Arnold Stephanes dze Chikobava (არნოლდ სტეფანეს ძე ჩიქობავა; March 14 (26), 1898 - November 5, 1985) was a Georgian linguist and philologist best known for his contributions to Caucasian studies and for being one of the most active critics of Nicholas Marr's controversial monogenetic "Japhetic" theory of language.

==Biography==
Chikobava was born in the small village of Sachikobavo in the Samegrelo region of western Georgia, then part of Imperial Russia. He was initially named Benedicte Chikobava but later changed his name to Arnold in order to differentiate himself from another Georgian academic named Benedicte Chikobava, who had caused some controversy in local newspapers and was being confused with the other Chikobava.

He graduated from the recently established Tbilisi State University in 1922 and earned a degree there, later serving as a docent (1926–33) and professor (1933-85).

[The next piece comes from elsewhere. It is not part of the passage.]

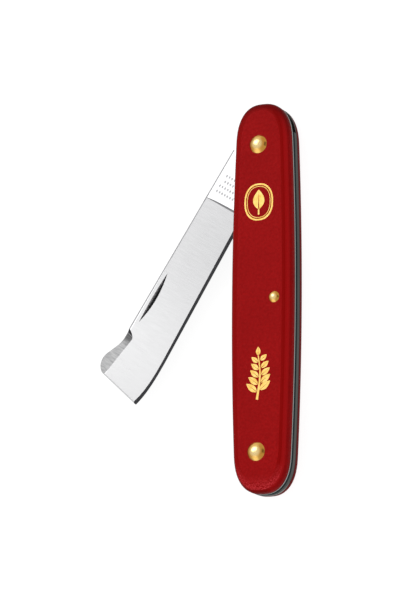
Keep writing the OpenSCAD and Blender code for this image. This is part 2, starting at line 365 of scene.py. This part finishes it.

For years, he headed the Department of Caucasian Studies at Tbilisi State University (1933–60), and the Department of Ibero-Caucasian languages at the Institute of Linguistics in Tbilisi (1936–85). The institute, briefly directed by Chikobava from 1950 to 1952, now bears his name.

In 1941, he became one of the founding members of the Georgian Academy of Sciences and was elected to its Presidium from 1950 to 1963. For his prolific work, he was awarded numerous Soviet and international prizes and titles. He authored a series of Georgian dictionaries and influential works on the structure and history of Caucasian languages.

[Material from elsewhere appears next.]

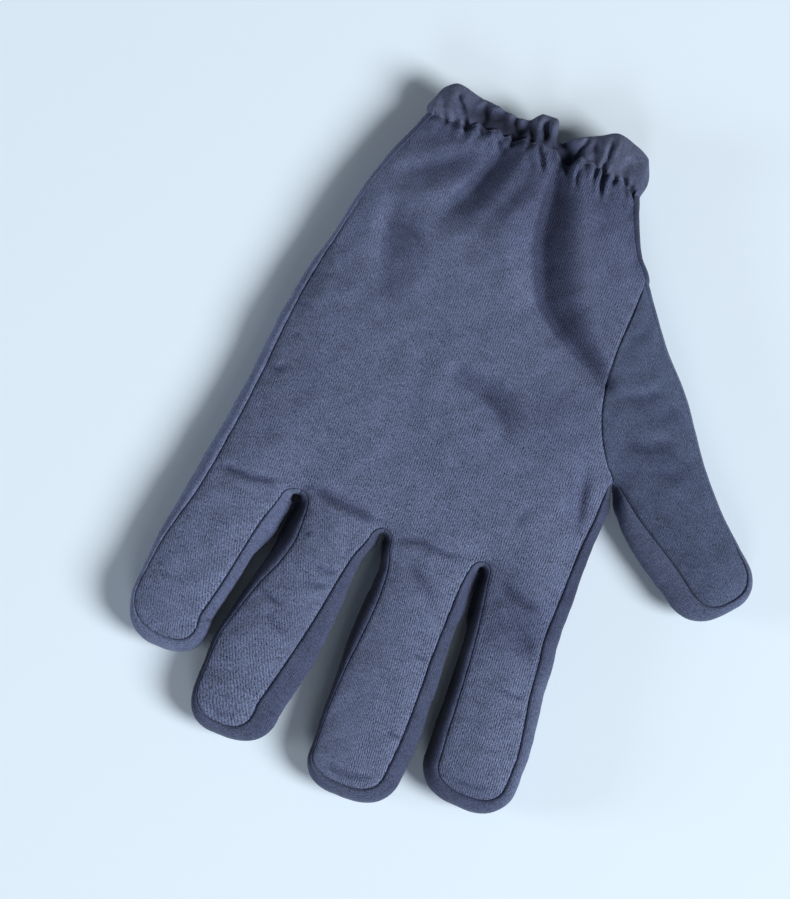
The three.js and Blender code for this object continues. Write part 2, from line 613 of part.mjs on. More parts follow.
function palmPanel() {
  const sheet = new Sheet();
  layHand(sheet, frontHeight, CUFF_COLUMNS, FINGER_COLUMNS);
  sheet.drawIn(SEAM_GAP, 1);
  return sheet.thicken(sheet.points.map(() => new THREE.Vector3(0, 0, -WALL)));
}

function thumbPanel() {
  const sheet = new Sheet();
  layThumb(sheet, frontHeight, FINGER_COLUMNS);
  sheet.drawIn(SEAM_GAP, 1);
  return sheet.thicken(sheet.points.map(() => new THREE.Vector3(0, 0, -WALL)));
}

function backPanel() {
  const sheet = new Sheet();
  layHand(sheet, backHeight, BACK_CUFF_COLUMNS, BACK_FINGER_COLUMNS);
  layThumb(sheet, backHeight, BACK_FINGER_COLUMNS);
  sheet.faces = sheet.faces.map(([a, b, c]) => [c, b, a]);
  sheet.drawIn(SEAM_GAP, -1);
  return sheet.thicken(sheet.points.map(() => new THREE.Vector3(0, 0, WALL)));
}

// A side strip's section at one seam point: from the front seam (0) round the bulge to the back seam (1). A
// section at a depth inside the outer face starts and ends at the seam, or inset from it.
function stripPoint(seamPoint, normal, share, depth, inset = 0) {
  const angle = share * Math.PI;
  const top = height.seam(seamPoint.y);
  const middle = (top + BACK_SEAM_HEIGHT) / 2;
  const half = (top - BACK_SEAM_HEIGHT) / 2;
  const out = (seamPoint.bulge + inset - depth) * Math.sin(angle) - inset;
  return new THREE.Vector3(
    seamPoint.x + normal.x * out,
    seamPoint.y + normal.y * out,
    middle + (half - depth) * Math.cos(angle),
  );
}

// The seam's outward normal and direction where it runs from one point to another.
function outwardAt(before, after) {
  const t = new THREE.Vector2(after.x - before.x, after.y - before.y).normalize();
  return { x: t.y, y: -t.x, along: t };
}

// The points before and after a seam point on the whole outline.
function neighbours(seamPoint) {
  const same = (p) => Math.hypot(p.x - seamPoint.x, p.y - seamPoint.y) < 1e-6;
  const first = outline.findIndex(same);
  const last = outline.findLastIndex(same);
  return [outline[Math.max(0, first - 1)], outline[Math.min(outline.length - 1, last + 1)]];
}

function sideStrip(stretch) {
  const sheet = new Sheet();
  const offsets = [];
  const rows = stretch.map((seamPoint, i) => {
    const normal = outwardAt(...neighbours(seamPoint));
    const end = i === 0 ? 1 : i === stretch.length - 1 ? -1 : 0;
    const shift = normal.along.clone().multiplyScalar((end * SEAM_GAP) / 2);
    const row = [];
    for (let j = 0; j <= STRIP_STEPS; j++) {
      const outer = stripPoint(seamPoint, normal, j / STRIP_STEPS, 0);
      const inner = stripPoint(seamPoint, normal, j / STRIP_STEPS, WALL);
      const id = sheet.add(outer.x + shift.x, outer.y + shift.y, outer.z);
      offsets[id] = inner.sub(outer);
      row.push(id);
    }
    return row;
  });
  sheet.zipAll(rows);
  return sheet.thicken(offsets);
}

// The wrist as a closed loop of points at one height on the hand, a given depth inside the outer face.
function wristLoop(y, depth) {
  const left = leftEdge(y);
  const right = rightEdge(y);
  const inset = depth * CORNER_INSET;
  const middle = (left.x + right.x) / 2;
  const narrowing = 1 - (2 * inset) / (right.x - left.x);
  const narrowed = (x) => middle + (x - middle) * narrowing;
  const row = (pieces) => palmRow(y, pieces).map((p) => new THREE.Vector2(narrowed(p.x), p.y));
  const nextLeft = leftEdge(y + 1);
  const nextRight = rightEdge(y + 1);
  const side = (edge, normal, j) => stripPoint(edge, normal, j / STRIP_STEPS, depth, inset);
  const loop = row(CUFF_COLUMNS).map((p) => new THREE.Vector3(p.x, p.y, frontHeight(p.x, p.y) - depth));
  for (let j = 1; j < STRIP_STEPS; j++) loop.push(side(right, outwardAt(right, nextRight), j));
  for (const p of row(BACK_CUFF_COLUMNS).reverse()) {
    loop.push(new THREE.Vector3(p.x, p.y, backHeight(p.x, p.y) + depth));
  }
  for (let j = STRIP_STEPS - 1; j > 0; j--) loop.push(side(left, outwardAt(nextLeft, left), j));
  return loop;
}

// How far round the side of the wrist loop a point is: 0 along the front, 1 along the back.
function sideShare(loopIndex) {
  const endStart = CUFF_COLUMNS + 1;
  const backStart = endStart + STRIP_STEPS - 1;
  const backEnd = backStart + BACK_CUFF_COLUMNS;
  if (loopIndex < endStart) return 0;
  if (loopIndex < backStart) return (loopIndex - endStart + 1) / STRIP_STEPS;
  if (loopIndex <= backEnd) return 1;
  return 1 - (loopIndex - backEnd) / STRIP_STEPS;
}

// The ruffle at a share t of its way from the elastic to the rim, a given depth inside its outer face.
const rimFront = columns(RIM_FRONT, "x", ["y", "z"]);
const rimBack = columns(RIM_BACK, "x", ["y", "z"]);
function ruffleLoop(t, depth) {
  const elastic = wristLoop(ELASTIC_Y, 0);
  const inner = wristLoop(ELASTIC_Y, depth);
  return elastic.map((p, i) => {
    const share = sideShare(i);
    const puff = share === 0 ? RUFFLE_PUFF * Math.sin(Math.PI * t) : 0;
    const rimY = lerp(rimFront.y(p.x), rimBack.y(p.x), share);
    const rimZ = lerp(rimFront.z(p.x), rimBack.z(p.x), share);
    const at = new THREE.Vector3(p.x, lerp(p.y, rimY, t), Math.max(0, lerp(p.z, rimZ, t) + puff));
    return at.add(inner[i]).sub(p);
  });
}

// A closed wall through loops of points, each given as a function of its depth inside the outer face.
function ringWall(loops, depth, wall) {
  const sheet = new Sheet();
  const offsets = [];
  const rows = loops.map((loopAt) => {
    const inner = loopAt(depth + wall);
    const row = loopAt(depth).map((p, i) => {
      const id = sheet.add(p.x, p.y, p.z);
      offsets[id] = inner[i].clone().sub(p);
      return id;
    });
    return [...row, row[0]];
  });
  sheet.zipAll(rows);
  return sheet.thicken(offsets);
}

// The ruffle runs from its rim to the elastic. The lining starts inside the rim and goes on past the elastic.
const ruffleStations = [1, 0.64, 0.28, 0].map((t) => (depth) => ruffleLoop(t, depth));
const liningStations = [
  ...[0.9, 0.45, 0].map((t) => (depth) => ruffleLoop(t, depth)),
  ...GATHERED_ROWS.slice(1, 4).map((y) => (depth) => wristLoop(y, depth)),
];

addPiece("palm_panel", palmPanel(), cloth);
addPiece("thumb_panel", thumbPanel(), cloth);
addPiece("back_panel", backPanel(), cloth);
for (const [name, stretch] of Object.entries(seamStretches)) {
  addPiece(name, sideStrip(stretch), stripCloth);
}
addPiece("cuff_ruffle", ringWall(ruffleStations, 0, WALL), hemCloth);
addPiece("cuff_lining", ringWall(liningStations, WALL + LINING_GAP, LINING_WALL), liningCloth);

export default glove;
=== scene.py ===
# A thin work glove of blue twill for the left hand, lying palm up on a pale floor.
import math

import bpy
import numpy as np
from mathutils import Matrix, Vector
from mathutils.kdtree import KDTree


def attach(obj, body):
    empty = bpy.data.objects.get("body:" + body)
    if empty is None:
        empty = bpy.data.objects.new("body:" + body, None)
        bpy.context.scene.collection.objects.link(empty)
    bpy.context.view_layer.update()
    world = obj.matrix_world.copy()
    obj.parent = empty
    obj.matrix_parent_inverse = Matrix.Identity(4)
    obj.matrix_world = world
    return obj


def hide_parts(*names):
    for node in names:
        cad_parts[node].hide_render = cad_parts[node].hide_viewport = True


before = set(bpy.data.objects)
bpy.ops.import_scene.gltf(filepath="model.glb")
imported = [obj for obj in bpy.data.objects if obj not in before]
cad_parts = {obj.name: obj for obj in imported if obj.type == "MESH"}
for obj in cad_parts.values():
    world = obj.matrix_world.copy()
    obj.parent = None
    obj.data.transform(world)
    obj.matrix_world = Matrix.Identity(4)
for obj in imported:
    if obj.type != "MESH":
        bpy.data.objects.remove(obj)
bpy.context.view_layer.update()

# Sizes in millimetres in the cutting pattern's frame: X from the thumb side to the little finger, Y from the
# cuff to the fingertips, Z up from the floor. The part's own frame starts at PATTERN_ORIGIN.
PATTERN_ORIGIN = np.array([-25.8, 114.2, 0.0])
WALL = 1.6  # shell cloth with its backing
LINING_WALL = 1.0
LINING_GAP = 0.4
CORNER_INSET = 0.6  # the cuff's inner faces draw in at the side seams by this share of their depth
ELASTIC_Y = 8.0
BACK_SEAM_HEIGHT = 2.6
BACK_ROLL = 7.0
BACK_LIFT = 1.0
BACK_LIFT_RUN = 5.0
WAVE_PITCH = 8.7
THUMB_SEAM_START = 35.0
THUMB_CROTCH = 103.0
PALM_TOP = 145.5
CROTCH_BULGE = 1.8
CROTCH_HEIGHT = 4.5
ROWS_BEND_FROM = 40.0
ROWS_LIFT_FROM = 116.0
TIP_POWER = 2 / 2.6
CROWN_RUN = 6.0
DOME_RUN = 42.0
SEAM_HOLD = 4.0
RUFFLE_PUFF = 1.3

# How finely the cloth is divided.
FINGER_COLUMNS = 34
BACK_FINGER_COLUMNS = 12
EDGE_GRADING = 0.62
PALM_GRADING = 0.4
ROWS_A_MM = 1.6  # along the fingers
SECTION_STEPS = 20
ROW_STOPS = [(8, 14, 13), (14, 30, 20), (30, 35, 5), (35, 103, 68), (103, 145.5, 43)]
FOOT_ANGLES = np.arange(10, 91, 10.0)
TIP_ANGLES = np.array([5, 10, 16, 22, 28, 34, 40, 46, 52, 58, 64, 70, 75, 80, 84.0])
THUMB_STEPS = 52
THUMB_SEAM_STEPS = 140
RUFFLE_STEPS = 18
RUFFLE_GRADING = 1.15
RIM_TURNS = (82, 62, 42, 20)  # degrees round the rim's edge
LINING_SHARES = (0.9, 0.8, 0.68, 0.56, 0.44, 0.32, 0.2, 0.1, 0)  # of the way to the rim
LINING_ROWS = (8.4, 24)

# What the finished cloth shows over the plain forms.
FLOOR_CLEARANCE = 0.02
SEAM_GROOVE = 0.62
SEAM_GROOVE_WIDTH = 0.42
SEAM_FREE = 3.0  # this far from a seam the cloth lies as it likes
SEAM_PUCKER = 0.42
SEAM_PUCKER_RUN = (0.9, 3.4)  # puckers set in and fade out
LITTLE_SEAM_SHOWS = (40, 58)  # from the first row on, and fully from the second
THUMB_SEAM_SHOWS = (12, 22)  # above the thumb seam's start, along the thumb
THUMB_END_SHOWS = (110, 115)
THUMB_SLOPE = 1.154
THUMB_SEAM_X = -51.0
SEAM_HIDDEN = 3.0  # where the cloth rolls over the seam, it is shaded as if the seam were further off
CROWN_SHARE = 0.62  # the worn cloth stands less round over the fingers than the plain form
FOLD_CORE = 0.8  # the bottom of a fold is rounded by this
FOLD_RIDGE = 0.14  # and its edge, as a share of the flank
FOLD_POWER = 1.45  # of the flank towards the light
CREASE_RIDGE = (0.4, 1.9, 1.1)  # the ridges beside a crease: height, place and width, in its depth and width
CREASE_ENDS = (-0.05, 0.31)  # a crease fades between these shares of its length, from either end
CREASE_HELD = 0.5  # the elastic holds its creases flatter where it runs
CREASE_HELD_RUN = 4.0
PUCKER_SHARE = 0.5
GATHER_RUN = 5.5
GATHER_HEIGHT = 0.55
GATHER_SUNK = 0.25
ELASTIC_GROOVE = 1.4
ELASTIC_GROOVE_WIDTH = 1.3
ELASTIC_RUN = 8.0  # the hand's cloth is drawn towards the rim up to here
SIDE_GROOVE = 0.1
STRIP_FREE = 1.2
STRIP_LIP = (0.15, 2.2, 1.6)  # the fuller cloth beside the front seam: height, place and width
STRIP_LIP_BULGE = 4.0  # where the strip bulges less than this, its lip is flatter
STRIP_WRINKLES = [(0.32, 11, 1.4, 41), (0.14, 3.9, 2, 43)]  # height, run, turns and seed
STRIP_WRINKLE_BULGE = 3.0
BACK_RIM_SHORT = 1.0
RUFFLE_FLARE = 0.9
RUFFLE_SETS_IN = 1.6
RUFFLE_FRONT = 0.25  # the front's form is gone by this share of the way to the back
RUFFLE_FINE_RUN = 2.0
RUFFLE_SINK_ENDS = (4.5, 9)
RUFFLE_LEAST_HEIGHT = 8.6
RIM_CALM = 0.8  # the rim itself hardly creases
RIM_CALM_FROM = 0.6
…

Most of his fame, however, came through his criticism of Marr's speculative linguistic theory that had been adopted, for a while, as an official ideology by Soviet scholars. While most of Marr's opponents came under heavy pressure from the Soviet authorities, Chikobava benefited from his friendship with the First Secretary of the Georgian Central Committee, Kandid Charkviani, and continued his attacks against Marr's hypotheses. Finally, he sent his report to Joseph Stalin; he met Stalin personally in 1950. Soon, Stalin denounced Marr's theory in his famous Pravda article on linguistics (one ghostwriter was, most probably, Chikobava himself).

Chikobava died in Tbilisi at the age of 87. He was buried on the grounds of Tbilisi State University.

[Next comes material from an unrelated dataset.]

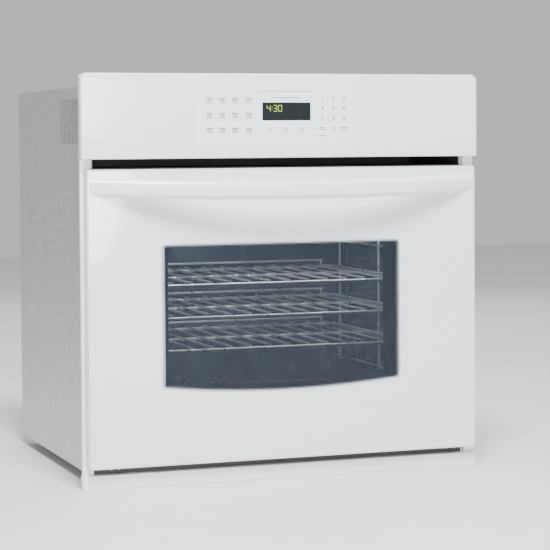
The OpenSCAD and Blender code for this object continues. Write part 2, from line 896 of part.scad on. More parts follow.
module door_insulation() {
    color("khaki") slab(glass_back + 3, inner_glass_front - clear) difference() {
        round_rect(2 - plug_half, plug_half - 2, plug_bottom + 2, plug_top - 2, 12);
        round_rect(-tunnel_half - clear, tunnel_half + clear, tunnel_bottom - clear,
            tunnel_top + clear, 12);
    }
}

module door_handle() {
    color("white") difference() {
        translate([0, door_face, handle_z]) rotate([handle_tip, 0, 0])
            translate([0, handle_R - handle_out, -handle_h / 2]) linear_extrude(handle_h)
                difference() {
                    circle(handle_R, $fn = 720);
                    circle(handle_R - handle_t, $fn = 720);
                    translate([-2 * handle_R, handle_out + 40 - handle_R]) square(4 * handle_R);
                }
        block(-front_w, front_w, door_face, door_face + 60, handle_z - 60, handle_z + 60);
        for (s = [-1, 1])
            rod_y(s * screw_x, handle_z, 2.5, door_face - 6, door_face + 1);
    }
}

module handle_screws() {
    color("gray") for (s = [-1, 1]) {
        rod_y(s * screw_x, handle_z, 2.4, door_face - 5, glass_back + 1);
        rod_y(s * screw_x, handle_z, 5, glass_back, glass_back + 3);
    }
}

// ---- racks ----

module rack(z) {
    color("silver") translate([0, 0, z]) {
        wire_ring(-rack_half, rack_half, rack_y0, rack_y1, rack_wire_r, 22);
        rod_x((rack_y0 + rack_y1) / 2, 0.6, rack_wire_r - 0.5, -rack_half, rack_half);
        for (i = [0 : rack_rods - 1])
            rod_y(-rack_half + 23.3 + i * rod_pitch, rack_wire_r + rack_rod_r - 0.6, rack_rod_r,
                rack_y0 - 1, rack_y1 + 1);
        for (s = [-1, 1])
            rod_z(s * (rack_half - 30), rack_y1, rack_rod_r, 0, 14);
        rod_x(rack_y1, 14, rack_wire_r - 0.7, -rack_half + 26, rack_half - 26);
    }
}

module rack_upper() {
    rack(rack_z(3));
}

module rack_middle() {
    rack(rack_z(2));
}

module rack_lower() {
    rack(rack_z(1));
}

chassis_side_left();
chassis_side_right();
chassis_top();
chassis_back();
base_pan();
front_frame();
front_head();
top_deck();
side_trim_left();
side_trim_right();
bottom_trim();
oven_cavity();
cavity_insulation();
rack_guide_left();
rack_guide_right();
cavity_gasket();
bake_element();
broil_element();
temperature_probe();
lamp_socket();
lamp_bulb();
lamp_lens();
vent_duct();
blower_housing();
blower_motor();
blower_wheel();
control_fascia();
control_bracket();
keypad_overlay();
display_lens();
display_module();
control_board();
latch_plate();
latch_motor();
latch_hook();
latch_keeper();
door_switch();
switch_plunger();
thermal_cutout();
junction_box();
junction_cover();
case_screws();
hinge_receivers();
hinge_arms();
hinge_body_left();
hinge_body_right();
hinge_pins();
hinge_springs();
door_frame();
door_outer_glass();
window_tunnel();
door_middle_glass();
door_inner_glass();
door_liner();
door_insulation();
door_handle();
handle_screws();
rack_upper();
rack_middle();
rack_lower();
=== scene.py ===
import bpy
import math
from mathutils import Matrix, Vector


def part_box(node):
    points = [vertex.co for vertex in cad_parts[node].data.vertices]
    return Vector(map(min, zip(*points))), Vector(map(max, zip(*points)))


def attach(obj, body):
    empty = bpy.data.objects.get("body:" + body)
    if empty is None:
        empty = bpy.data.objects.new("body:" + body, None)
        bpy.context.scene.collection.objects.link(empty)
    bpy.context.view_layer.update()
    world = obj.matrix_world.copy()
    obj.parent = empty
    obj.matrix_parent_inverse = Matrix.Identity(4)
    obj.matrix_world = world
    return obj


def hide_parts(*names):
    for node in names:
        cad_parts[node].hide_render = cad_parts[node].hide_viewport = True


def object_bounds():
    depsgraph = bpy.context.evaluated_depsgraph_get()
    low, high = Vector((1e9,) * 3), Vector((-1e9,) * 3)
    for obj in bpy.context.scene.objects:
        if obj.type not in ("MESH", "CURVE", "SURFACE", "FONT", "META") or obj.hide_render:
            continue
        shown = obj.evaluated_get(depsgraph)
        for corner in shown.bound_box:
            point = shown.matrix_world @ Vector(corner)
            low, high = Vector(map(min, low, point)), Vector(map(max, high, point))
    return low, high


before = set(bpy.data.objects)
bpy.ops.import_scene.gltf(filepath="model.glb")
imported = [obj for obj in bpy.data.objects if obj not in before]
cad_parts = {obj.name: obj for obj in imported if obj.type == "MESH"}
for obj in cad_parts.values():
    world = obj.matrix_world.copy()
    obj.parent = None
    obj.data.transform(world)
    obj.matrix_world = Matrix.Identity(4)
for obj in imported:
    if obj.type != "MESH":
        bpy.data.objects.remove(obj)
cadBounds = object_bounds()
mm = 0.001
nearly = 0.01 * mm                                                     # slack for picking faces and edges
print("frame loaded:", len(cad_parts), "nodes")


def clearSelection():
    if bpy.context.object and bpy.context.object.mode != "OBJECT":
        bpy.ops.object.mode_set(mode="OBJECT")
    bpy.ops.object.select_all(action="DESELECT")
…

== Selected publications ==

- Проблема простого предложения в грузинском языке. 1928; 2-е изд. 1968. (The problem of the simple sentence in Georgian. (In Russian.) 1928, 2nd ed. 1968.
- Грамматический анализ чанского (лазского) диалекта с текстами. Тб., 1936. (Grammatical analysis of the Chan (Laz) dialect with texts. (In Russian.) Tbilisi 1936.)
- Чанско-мегрельско-грузинский словарь. 1938. (Laz-Mingrelian-Georgian Dictionary. (In Russian.) 1938.)
- Проблема эргативной конструкции в иберийско-кавказских языках. 1948. (The problem of the ergative construction in the Caucasian languages. (In Russian.) 1948.)
- Введение в языкознание. 2-е изд. М., 1953. Ч. 1. (Introduction to Linguistics. (In Russian.) Part I. 2nd ed., Moscow 1953.)
- Проблема языка как предмета языкознания. М., 1959. (The problem of language as subject of linguistics. (In Russian.) Moscow 1959.)
- (B соавт. с И. Церцвадзе.) Аварский язык. 1962. (With I. Cercvadze: The Avar Language. (In Russian.) 1962.)
- История изучения иберийско-кавказских языков. 1965. (History of Caucasian Linguistics. (In Russian.) 1965.)
- Проблемы родства иберийско-кавказских языков. Махачкала, 1965. (Problems of the origin of the Caucasian languages. (In Russian.) Makhachkala 1965.)
- Введение в иберийско-кавказское языкознание. 1979. (Introduction to Caucasian linguistics. (In Russian.) 1979.)